Set problem: Print exactly those lines that run from the beginning of the data to the line bearing "times(tree, second, second)))", inclusive.

# START OF Given material

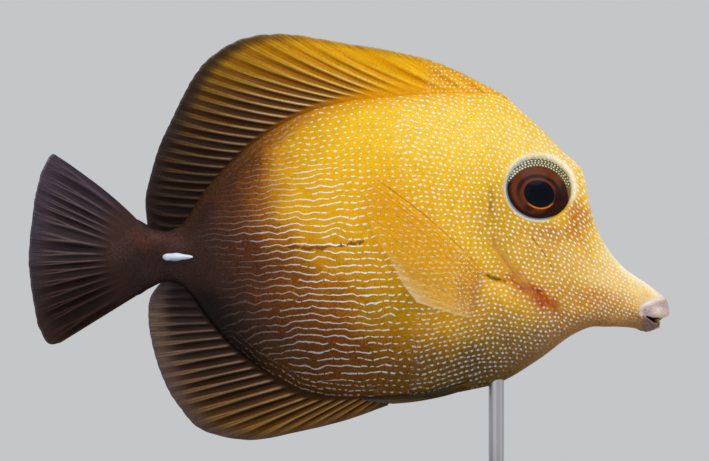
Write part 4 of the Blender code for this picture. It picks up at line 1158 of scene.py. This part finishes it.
# The eyes
eyePaint = {
    "pupil": (4, 9, 22), "pupilRing": (120, 58, 22), "glow": (220, 122, 30), "band": (34, 15, 11),
    "iris": (98, 50, 28), "irisDark": (44, 19, 9), "irisWarm": (112, 54, 20), "outer": (44, 20, 12),
    "olive": (100, 86, 26),
    "gold": (120, 90, 36), "rim": (150, 160, 178), "dot": (214, 226, 216),
    "pupilCentre": (-0.25, -1.4), "pupilSize": (3.48, 2.9), "pupilTurn": -20,
    "crescentCentre": (-0.45, -2.1), "crescentRadius": 7.0, "dotPitch": 0.7, "dotRow": 0.54,
    "patches": [("irisWarm", (-0.2, -4.7), (1.5, 0.9), 0.8), ("irisDark", (-2.5, -4.4), (1.2, 1.0), 0.8),
                ("irisWarm", (-5.2, -0.8), (0.8, 2.6), 0.7)],
}


def buildEye():
    radius, curve = eye["radius"], eye["curve"]
    turns = np.linspace(0, math.asin(radius / curve), 41)
    profile = [(curve * math.sin(turn), eye["standsOut"] - curve * (1 - math.cos(turn))) for turn in turns]
    back = eye["standsOut"] - eye["depth"]
    profile += [(radius, (profile[-1][1] + back) / 2), (radius * 0.9, back), (0, back)]
    shape = spinProfile(profile, eye["sides"])
    out = Vector((eye["turn"][0], -1, eye["turn"][1])).normalized()
    ahead = Vector((0, 0, 1)).cross(out).normalized()
    up = out.cross(ahead)
    x, z = eye["centre"]
    centre = Vector((x, -float(fleshHalfWidth(np.array(x), np.array(z))), z))
    places = []
    for vertex in shape.verts:
        a, b, h = vertex.co.x * eye["wide"], vertex.co.y * eye["high"], vertex.co.z
        places.append((a, b, h))
        vertex.co = (centre + ahead * a + up * b + out * h) * mm
    piece = finishPiece("eyeRight", shape)
    writeVector(piece.data, "eyePlace", places)
    return piece


def makeEyeFinish():
    finish, tree, shader = startFinish("wetEye", 0.3, Coat_Weight=0.3, Coat_Roughness=0.05, Coat_IOR=1.25,
                                       Specular_IOR_Level=0.06)
    a, b, _ = splitVector(tree, readAttribute(tree, "eyePlace"))
    flatPlace = joinVector(tree, a, b, 0.0)

    def offset(centre):
        return minus(tree, a, centre[0]), minus(tree, b, centre[1])

    def length(first, second):
        return calc(tree, "SQRT", plus(tree, times(tree, first, first), times(tree, second, second)))

    turn = math.radians(eyePaint["pupilTurn"])
    px, pz = offset(eyePaint["pupilCentre"])
    major = plus(tree, times(tree, px, math.cos(turn)), times(tree, pz, math.sin(turn)))
    minor = minus(tree, times(tree, pz, math.cos(turn)), times(tree, px, math.sin(turn)))
    pupil = length(calc(tree, "DIVIDE", major, eyePaint["pupilSize"][0]),
                   calc(tree, "DIVIDE", minor, eyePaint["pupilSize"][1]))
    fibres = addNode(tree, "ShaderNodeTexNoise",
                     {"Vector": flatPlace, "Scale": 1.6, "Detail": 5.0, "Roughness": 0.7}).outputs[0]
    edge = length(calc(tree, "DIVIDE", a, eye["radius"] * eye["wide"]),
                  calc(tree, "DIVIDE", b, eye["radius"] * eye["high"]))
    lowRight = minus(tree, times(tree, a, 0.8), times(tree, b, 0.75))
    lowRight = timesPlus(tree, fibres, 1.6, lowRight)
    colour = mixColour(tree, softEdge(tree, lowRight, 2.6, 5.2), eyePaint["iris"], eyePaint["irisDark"])
    for tone, centre, reach, strength in eyePaint["patches"]:
        spotA, spotB = offset(centre)
        spot = length(calc(tree, "DIVIDE", spotA, reach[0]), calc(tree, "DIVIDE", spotB, reach[1]))
        colour = mixColour(tree, times(tree, softEdge(tree, spot, 1.4, 0.3), strength), colour,
                           eyePaint[tone])
    colour = mixColour(tree, times(tree, softEdge(tree, fibres, 0.45, 0.75), 0.4), colour, eyePaint["band"])
    colour = mixColour(tree, softEdge(tree, edge, 0.82, 0.92), colour, eyePaint["outer"])
    upward = softEdge(tree, pz, -2.5, 2.0)
    band = times(tree, softEdge(tree, calc(tree, "ABSOLUTE", minus(tree, pupil, 1.33)), 0.22, 0.05),
                timesPlus(tree, upward, 0.75, 0.15))
    colour = mixColour(tree, band, colour, eyePaint["band"])
    ringMask = times(tree, softEdge(tree, pupil, 1.06, 1.02), 0.5)
    colour = mixColour(tree, ringMask, colour, eyePaint["pupilRing"])
    glow = times(tree, softEdge(tree, pupil, 1.13, 1.06), softEdge(tree, pz, -1.6, -2.7))
    colour = mixColour(tree, glow, colour, eyePaint["glow"])
    cx, cz = offset(eyePaint["crescentCentre"])
    out = length(cx, cz)
    crescent = softEdge(tree, out, eyePaint["crescentRadius"] - 0.15, eyePaint["crescentRadius"] + 0.1)
    level = timesPlus(tree, a, 0.05, b)
    crescentTone = mixColour(tree, softEdge(tree, level, -0.4, 1.2), eyePaint["gold"], eyePaint["olive"])
    crescent = times(tree, crescent, softEdge(tree, timesPlus(tree, a, 0.3, b), -1.6, 1.2))
    colour = mixColour(tree, crescent, colour, crescentTone)
    around = times(tree, calc(tree, "ARCTAN2", cz, cx), 7.6 / eyePaint["dotPitch"])
    rows = calc(tree, "DIVIDE", minus(tree, out, eyePaint["crescentRadius"] - 0.03), eyePaint["dotRow"])
    dotRadius = timesPlus(tree, a, -0.006, 0.175)
    dots = useGroup(tree, markRows, {
        "Place": joinVector(tree, around, 2.0, rows), "Size": (eyePaint["dotPitch"], eyePaint["dotRow"], 0.0),
        "Weight": joinVector(tree, dotRadius, 0.15, softEdge(tree, level, 0.2, 1.4))})["Mark"]
    colour = mixColour(tree, times(tree, dots, crescent), colour, eyePaint["dot"])
    lid = softEdge(tree, minus(tree, times(tree, a, -0.75), times(tree, b, 0.6)), 0.5, 3.0)
    colour = mixColour(tree, times(tree, softEdge(tree, edge, 0.965, 0.99), lid), colour, eyePaint["rim"])
    colour = mixColour(tree, softEdge(tree, pupil, 1.03, 0.98), colour, eyePaint["pupil"])
    setSockets(tree, shader, Base_Color=colour, Roughness=timesPlus(tree, fibres, 0.3, 0.15))
    addBump(tree, shader, timesPlus(tree, dots, 0.4, fibres), 0.25, 0.1 * mm)
    return finish


eyeRight = buildEye()
eyeRight.data.materials.append(makeEyeFinish())
eyeLeft = mirrorPiece(eyeRight, "eyeLeft")
settle(eyeRight, "eye", "eye_right")
settle(eyeLeft, "eye", "eye_left")
print("eyes done")


# The spines on the tail's root
# tones for a painted highlight on the spine's top and painted shade underneath, and its pinkish root
tailSpine = {"centre": (-37.5, 60.3), "length": 6.8, "height": 2.0, "thick": 1.5, "taper": 0.3, "out": 0.25,
             "spineHighlight": (214, 224, 238), "shade": (120, 140, 176), "root": (176, 150, 168)}


def buildTailSpine():
    shape = bmesh.new()
    bmesh.ops.create_uvsphere(shape, u_segments=40, v_segments=30, radius=1)
    places = []
    for vertex in shape.verts:
        along, across, out = vertex.co.z, vertex.co.x, vertex.co.y
        taper = 1 - tailSpine["taper"] * (along + 1) / 2
        x = tailSpine["centre"][0] + (along * (0.7 if along < 0 else 1.3) - 0.3) * tailSpine["length"] / 2
        across += 0.25 * noise.noise(Vector((along * 2.4, across * 1.3, 4.0))) * (1 - along ** 2)
        z = tailSpine["centre"][1] + across * taper * tailSpine["height"] / 2
        skinY = float(fleshHalfWidth(np.array(x), np.array(tailSpine["centre"][1])))
        y = out * taper * tailSpine["thick"] / 2 - skinY - tailSpine["out"]
        places.append((along, across, out))
        vertex.co = Vector((x, y, z)) * mm
    piece = finishPiece("tailSpineRight", shape)
    writeVector(piece.data, "spinePlace", places)
    return piece


def makeSpineFinish():
    finish, tree, shader = startFinish("glossySpine", 0.22, Coat_Weight=0.6, Coat_Roughness=0.08)
    along, across, _ = splitVector(tree, readAttribute(tree, "spinePlace"))
    ripple = objectNoise(tree, 900.0, 2.0, (0.3, 1.0, 2.0))
    # lighter on top and blue-grey underneath: painted highlight and painted shade
    colour = mixColour(tree, softEdge(tree, timesPlus(tree, ripple, 1.2, across), 0.9, -0.4),
                       tailSpine["spineHighlight"], tailSpine["shade"])
    colour = mixColour(tree, times(tree, softEdge(tree, along, -0.6, -1.0), 0.8), colour, tailSpine["root"])
    setSockets(tree, shader, Base_Color=colour)
    addBump(tree, shader, ripple, 0.3, 0.08 * mm)
    return finish


spineRight = buildTailSpine()
spineRight.data.materials.append(makeSpineFinish())
spineLeft = mirrorPiece(spineRight, "tailSpineLeft")
settle(spineRight, "tail_spine", "tail_spine_right")
settle(spineLeft, "tail_spine", "tail_spine_left")


# The display stand
stand = {
    "size": (111.98, 61.98, 7.99), "corner": 14.0, "edge": 1.2,
    "rodX": 32.5, "rodRadius": 1.7, "rodTop": 36.0, "collarRadius": 4.2, "collarHeight": 2.4, "gap": 0.3,
    "sides": 64,
    "wood": (58, 36, 24), "grain": (28, 16, 11), "steel": (184, 184, 188),
}


def buildStandBase():
    length, width, height = stand["size"]
    shape = bmesh.new()
    bmesh.ops.create_cube(shape, size=1)
    bmesh.ops.scale(shape, vec=(length, width, height), verts=shape.verts)
    bmesh.ops.translate(shape, vec=(0, 0, height / 2), verts=shape.verts)
    upright = [edge for edge in shape.edges if abs(edge.verts[0].co.z - edge.verts[1].co.z) > height / 2]
    bmesh.ops.bevel(shape, geom=upright, offset=stand["corner"], segments=24, profile=0.5, affect="EDGES",
                    material=-1)
    rim = [edge for edge in shape.edges if min(spot.co.z for spot in edge.verts) > height - 0.1]
    bmesh.ops.bevel(shape, geom=rim, offset=stand["edge"], segments=6, profile=0.5, affect="EDGES",
                    material=-1)
    bmesh.ops.scale(shape, vec=(mm, mm, mm), verts=shape.verts)
    piece = finishPiece("standBase", shape, smooth=False)
    piece.data.shade_smooth()
    piece.data.set_sharp_from_angle(angle=math.radians(35))
    return piece


def buildStandRod():
    foot, rod, collar = stand["size"][2] + stand["gap"] / 3, stand["rodRadius"], stand["collarRadius"]
    high = stand["collarHeight"]
    profile = [(0, foot), (collar - 0.2, foot), (collar, foot + 0.2), (collar, foot + high * 0.55),
               (collar - 0.15, foot + high * 0.7), (collar * 0.82, foot + high - 0.1),
               (collar * 0.78, foot + high), (rod + 0.1, foot + high), (rod, foot + high + 0.1),
               (rod, stand["rodTop"]), (0, stand["rodTop"])]
    shape = spinProfile(profile, stand["sides"])
    bmesh.ops.translate(shape, vec=(stand["rodX"], 0, 0), verts=shape.verts)
    bmesh.ops.scale(shape, vec=(mm, mm, mm), verts=shape.verts)
    piece = finishPiece("standRod", shape)
    piece.data.set_sharp_from_angle(angle=math.radians(30))
    return piece


def makeWoodFinish():
    finish, tree, shader = startFinish("darkWood", 0.38, Coat_Weight=0.25, Coat_Roughness=0.25)
    grain = objectNoise(tree, 160.0, 6.0, (0.12, 1.0, 1.0))
    pores = objectNoise(tree, 1400.0, 3.0, (0.06, 1.0, 1.0))
    colour = mixColour(tree, softEdge(tree, grain, 0.35, 0.68), stand["wood"], stand["grain"])
    colour = mixColour(tree, times(tree, softEdge(tree, pores, 0.58, 0.7), 0.5), colour, stand["grain"])
    setSockets(tree, shader, Base_Color=colour, Roughness=timesPlus(tree, grain, 0.25, 0.27))
    addBump(tree, shader, minus(tree, grain, pores), 0.2, 0.15 * mm)
    return finish


def makeSteelFinish():
    finish, tree, shader = startFinish("brushedSteel", 0.3, Metallic=1.0)
    brush = objectNoise(tree, 900.0, 3.0, (1.0, 1.0, 0.05))
    smear = objectNoise(tree, 60.0, 2.0)
    colour = mixColour(tree, times(tree, smear, 0.35), stand["steel"], (150, 150, 156))
    setSockets(tree, shader, Base_Color=colour, Roughness=timesPlus(tree, brush, 0.2, 0.22))
    addBump(tree, shader, brush, 0.15, 0.03 * mm)
    return finish


standBase = buildStandBase()
standBase.data.materials.append(makeWoodFinish())
settle(standBase, "stand_wood", "stand_base")
standRod = buildStandRod()
standRod.data.materials.append(makeSteelFinish())
settle(standRod, "stand_steel", "stand_rod")
print("stand done")


# Floor, light and camera
studio = {
    "worldTone": (0.9, 0.91, 0.93),
    "floorRadius": 0.34, "floorTone": (226, 224, 220), "world": 0.62,
    "lights": {
        "keyAbove": ((0.15, -0.6, 0.75), 0.8, 3.9, (255, 250, 244)),
        "fillFront": ((-0.4, -0.9, 0.2), 0.9, 1.0, (250, 250, 255)),
        "noseSide": ((0.8, -0.2, 0.35), 0.6, 0.8, (255, 252, 246)),
        "rimBehind": ((-0.1, 0.7, 0.6), 0.8, 3.0, (250, 252, 255)),
    },
    "aim": (0, 0, 0.062), "cameraSpot": (0.0013, -1.3, 0.0661), "frameWidth": 0.156, "sensor": 36.0,
}


def buildStudio():
    shape = bmesh.new()
    bmesh.ops.create_circle(shape, cap_ends=True, segments=128, radius=studio["floorRadius"])
    floor = finishPiece("floor", shape, smooth=False)
    finish, tree, shader = startFinish("paleFloor", 0.7)
    speck = objectNoise(tree, 90.0, 3.0)
    tone = studio["floorTone"]
    setSockets(tree, shader, Base_Color=mixColour(tree, speck, tone, tuple(band - 6 for band in tone)))
    floor.data.materials.append(finish)
    world = bpy.data.worlds.new("studioAir")
    world.use_nodes = True
    ground = world.node_tree.nodes["Background"]
    ground.inputs[0].default_value = (*studio["worldTone"], 1)
    ground.inputs[1].default_value = studio["world"]
    bpy.context.scene.world = world
    aim = Vector(studio["aim"])
    for name, (spot, size, power, tone) in studio["lights"].items():
        lamp = bpy.data.lights.new(name, "AREA")
        lamp.shape = "DISK"
        lamp.size = size
        lamp.energy = power
        lamp.color = tuple(toLinear(np.array(tone, float)))
        holder = bpy.data.objects.new(name, lamp)
        holder.location = spot
        holder.rotation_euler = (aim - Vector(spot)).to_track_quat("-Z", "Y").to_euler()
        bpy.context.scene.collection.objects.link(holder)
    lens = bpy.data.cameras.new("camera")
    lens.sensor_width = studio["sensor"]
    lens.lens = studio["sensor"] * abs(studio["cameraSpot"][1]) / studio["frameWidth"]
    lens.clip_start = 0.01
    camera = bpy.data.objects.new("camera", lens)
    camera.location = studio["cameraSpot"]
    camera.rotation_euler = (math.pi / 2, 0, 0)
    bpy.context.scene.collection.objects.link(camera)
    bpy.context.scene.camera = camera
    bpy.context.scene.view_settings.view_transform = "Standard"


buildStudio()
print("studio done")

# END OF Given material

Correct output:
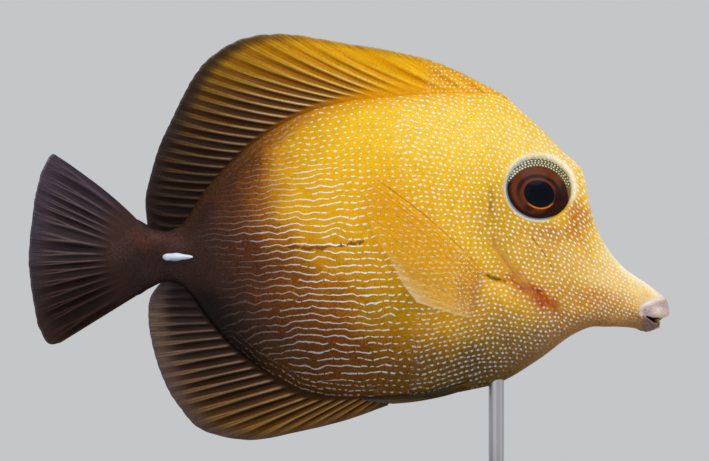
Write part 4 of the Blender code for this picture. It picks up at line 1158 of scene.py. This part finishes it.
# The eyes
eyePaint = {
    "pupil": (4, 9, 22), "pupilRing": (120, 58, 22), "glow": (220, 122, 30), "band": (34, 15, 11),
    "iris": (98, 50, 28), "irisDark": (44, 19, 9), "irisWarm": (112, 54, 20), "outer": (44, 20, 12),
    "olive": (100, 86, 26),
    "gold": (120, 90, 36), "rim": (150, 160, 178), "dot": (214, 226, 216),
    "pupilCentre": (-0.25, -1.4), "pupilSize": (3.48, 2.9), "pupilTurn": -20,
    "crescentCentre": (-0.45, -2.1), "crescentRadius": 7.0, "dotPitch": 0.7, "dotRow": 0.54,
    "patches": [("irisWarm", (-0.2, -4.7), (1.5, 0.9), 0.8), ("irisDark", (-2.5, -4.4), (1.2, 1.0), 0.8),
                ("irisWarm", (-5.2, -0.8), (0.8, 2.6), 0.7)],
}


def buildEye():
    radius, curve = eye["radius"], eye["curve"]
    turns = np.linspace(0, math.asin(radius / curve), 41)
    profile = [(curve * math.sin(turn), eye["standsOut"] - curve * (1 - math.cos(turn))) for turn in turns]
    back = eye["standsOut"] - eye["depth"]
    profile += [(radius, (profile[-1][1] + back) / 2), (radius * 0.9, back), (0, back)]
    shape = spinProfile(profile, eye["sides"])
    out = Vector((eye["turn"][0], -1, eye["turn"][1])).normalized()
    ahead = Vector((0, 0, 1)).cross(out).normalized()
    up = out.cross(ahead)
    x, z = eye["centre"]
    centre = Vector((x, -float(fleshHalfWidth(np.array(x), np.array(z))), z))
    places = []
    for vertex in shape.verts:
        a, b, h = vertex.co.x * eye["wide"], vertex.co.y * eye["high"], vertex.co.z
        places.append((a, b, h))
        vertex.co = (centre + ahead * a + up * b + out * h) * mm
    piece = finishPiece("eyeRight", shape)
    writeVector(piece.data, "eyePlace", places)
    return piece


def makeEyeFinish():
    finish, tree, shader = startFinish("wetEye", 0.3, Coat_Weight=0.3, Coat_Roughness=0.05, Coat_IOR=1.25,
                                       Specular_IOR_Level=0.06)
    a, b, _ = splitVector(tree, readAttribute(tree, "eyePlace"))
    flatPlace = joinVector(tree, a, b, 0.0)

    def offset(centre):
        return minus(tree, a, centre[0]), minus(tree, b, centre[1])

    def length(first, second):
        return calc(tree, "SQRT", plus(tree, times(tree, first, first), times(tree, second, second)))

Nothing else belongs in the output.